A pink taxi

A pink taxi

April 24, 2011

Handsome and Smart

I read about James Franco a few months ago in a random fashion magazine, either VF or Tatler, at the most indulgent time of the week: a manicure at NBar! I sent two messages soon after. One to my husband was traveling in the USA at the time, asking him to buy the book  written by him entitled Palo Alto, and the other was to my cousin asking him about the movie 127 hours in which the same James Franco stars.

My cousin, who is a champion mountain climber, had  already seen the movie and had kept a  copy of it. We then organized a movie night and I bonded with him and my brother, confirming my dislike for chick flicks and my preference for certain types of guy-movies. How fun it was to watch the cool movie with the climber-cousin, two weeks before he left Dubai permanently, back to the American canyons he missed so much! I wasn't surprised that he was willing to see it again, because in his family, they watch movies to the point of overkill, like my son.

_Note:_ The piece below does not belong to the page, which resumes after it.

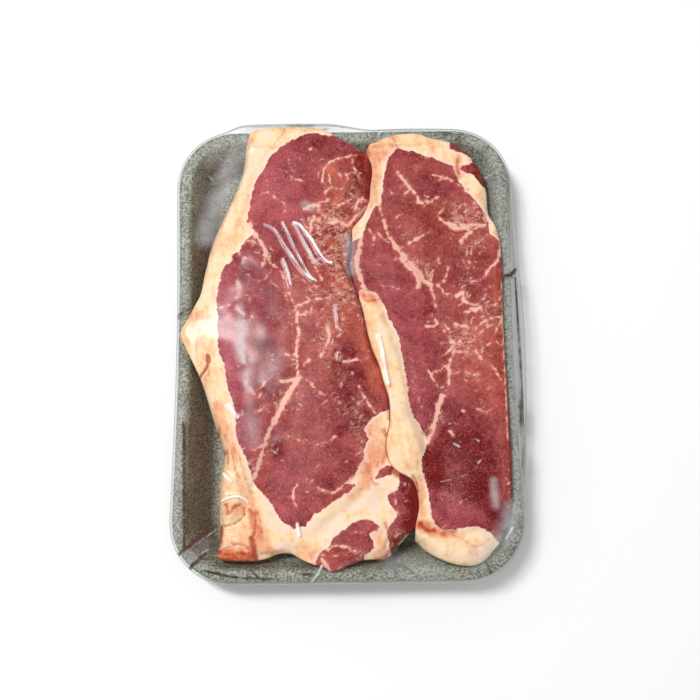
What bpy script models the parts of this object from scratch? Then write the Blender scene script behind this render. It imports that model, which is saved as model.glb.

127 hours is so much better than Slumdog Millionnaire,  which was by the same producer! I found that Slumdog was replete with cliches of India, and I tend to prefer authentic Bollywood productions. 127 hours is a one man show and the single actor is no one other than handsome James Franco, taking on the character of a grungy carefree climber . I watched the theatrical film with awe, despite the fact that it had a Titanic feel to it, one with an ending we all knew. This lost climber, who gets stuck underneath a boulder in a cave, with no access to the outside world, ends up amputating his own arm to save himself. I was very impressed with the acting and the production kept us glued with suspense and entertainment.

Upon my husband's return from the US, I received James Franco's collection of short stories entitled Palo Alto, as promised. I was familiar with the town of Palo Alto because my sister is a Stanford graduate. Yet the book doesn't even mention Stanford University, except for its looming presence as an employer of some parents in the stories. The narratives instead focus on high school students. The stories occur in the late nineties, making Franzen's "Discomfort Zone" feel like the age of innocence in comparison. Franco writes to shock: this is American Beauty but X rated!

While there is much scandal to the stories, closer to Scream than to American Pie, there were some stories that really amused me. As you know me by now, I of course read excerpts to my husband out loud.

This is just a proof that a handsome actor, who happens to be a graduate of NYU film school like another cousin of mine,  can also write as he also received an MFA in creative writing from Columbia University.


  1. No one can ever criticize the blogger for not having an eccletic taste in music, films, and books. It's what keeps her reviews so fresh! You never know what she will review next.

  2. The blogger brings her children along with French movies for a night of popcorn and fun.Yesterday was the show for The Little Prince in an animated version which I guess was a little of a disappointment. La Gloire de Mon Pere and the Chateau de ma Mere along with Petit Nicola (who looks like one of my grandchildren)are more enchanting.
    As to the nomad cum banker of a cousin who left back(hopefully temporarily)to the US,he certainly felt like a fish out of water in Dubai,though quite successful in his profession as an Investment banker.

  3. Ok, I think one thing is for certain and that is that the blogger and I will never agree to go see a movie together. Somehow, the idea of spending 120 minutes watching 127 hours equals 2 mind numbing sedatives. How in the world can watching one man, who’s arm got stuck under a boulder, hack off his arm with a dull knife after breaking it be entertaining? I’m all for wonderful stories of the human will to survive but do I have to suffer through 120 minutes of it? But then again, this is our blogger who enjoys endless hours of suffering at the hands of Bikram and Pilates instructors and who enjoys turning off her AC to feel the heat of Dubai during the summer while she reads back dated issues of magazines.
    Slum Dog Millionaire was cliché, entertaining and fabulous. You left the movie happy, caught up in the excitement of the impossible becoming possible. Now that’s entertainment!